Vodafone posted 4 percent increase in revenue for the first
six months ended September 2011 at 23.52 billion pounds thanks to a 6.8 percent
income growth in the Africa, Middle East and Asia Pacific region. Revenue from
India alone grew by 18.4 percent.
Income from the Africa, Middle East and Asia Pacific region
increased to 6.37 billion pounds in the first six months of FY 2011-12.
The wireless major grew its revenue to 15.33 billion pounds in
Europe, growing marginally at 1.6 percent.
Group EBIDTA grew 2.3 percent to 7.5 billion pounds. Profit
decreased by 11.5 percent to 6.64 billion pounds.
Vodafone’s spend on wireless infrastructure for the period
was 2.6 billion pounds. Vodafone spent 2.4 billion pounds in H1 2010 for improving and
expanding wireless networks.
Data revenue increased 23.8 percent, with smartphone
penetration in Europe rising to 21.7 percent in Q2; 24 percent of consumer
contract customers in Europe are on integrated voice, SMS and data tariffs.

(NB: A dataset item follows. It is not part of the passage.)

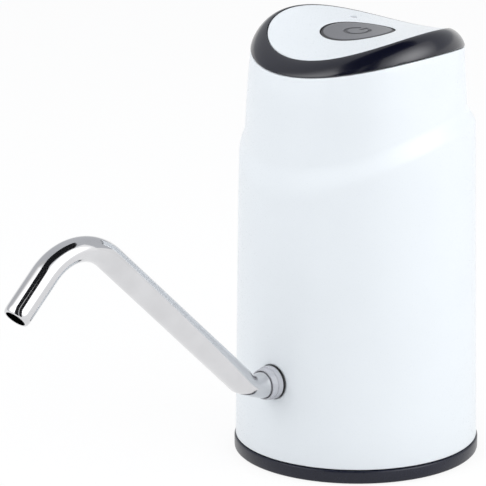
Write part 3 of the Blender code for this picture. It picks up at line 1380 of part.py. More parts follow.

Enterprise revenue improved marginally by 2.6 percent,
primarily driven by new account wins, growth in demand for converged services
and increasing penetration of existing clients.
Vodafone’s emerging market strategy paid off well. India
service revenue increased 18.4 percent, Turkey income grew 27.9 percent and
Vodacom income is up 7.3 percent.
The company increased focus on new services. M-Pesa is now
available in 7 markets with 27 million registered users. Vodafone launched
charge-tobill in Europe. Revenue from machine-to-machine business grew by 33
percent with 6.2 million SIMs.
A year on from announcing our updated strategy, we are
making clear progress. We are gaining share in most of our major markets,
through our focus on superior network quality and an improved customer
experience. In addition, we are achieving sustained growth in the key areas of
data, emerging markets andenterprise,” said Vittorio Colao, Group Chief
Executive, Vodafone.
Although we remain mindful of the uncertain economic
outlook, we are confident that we have the right strategy and capabilities to
continue to perform consistently through top line growth, cost efficiency,
investment and cash generation,” Colao added.
Vodafone’s overall performance reflects continued strong
demand for data services and further voice penetration growth in emerging
markets, offset by regulatory changes and voice price deflation driven by
ongoing competitive pressures.
Guardian reported
that in a competitive UK market where market leader Everything Everywhere has
lost customers in recent quarters, the group has added 325,000 to reach 19.331
million subscribers.
These include 244,000 from a now closed mobile virtual
network operator which had been using its network. UK revenues rose 2.7 percent
to 2.6 billion pounds, and pre-tax profits rose 5.7 percent to 633 million pounds.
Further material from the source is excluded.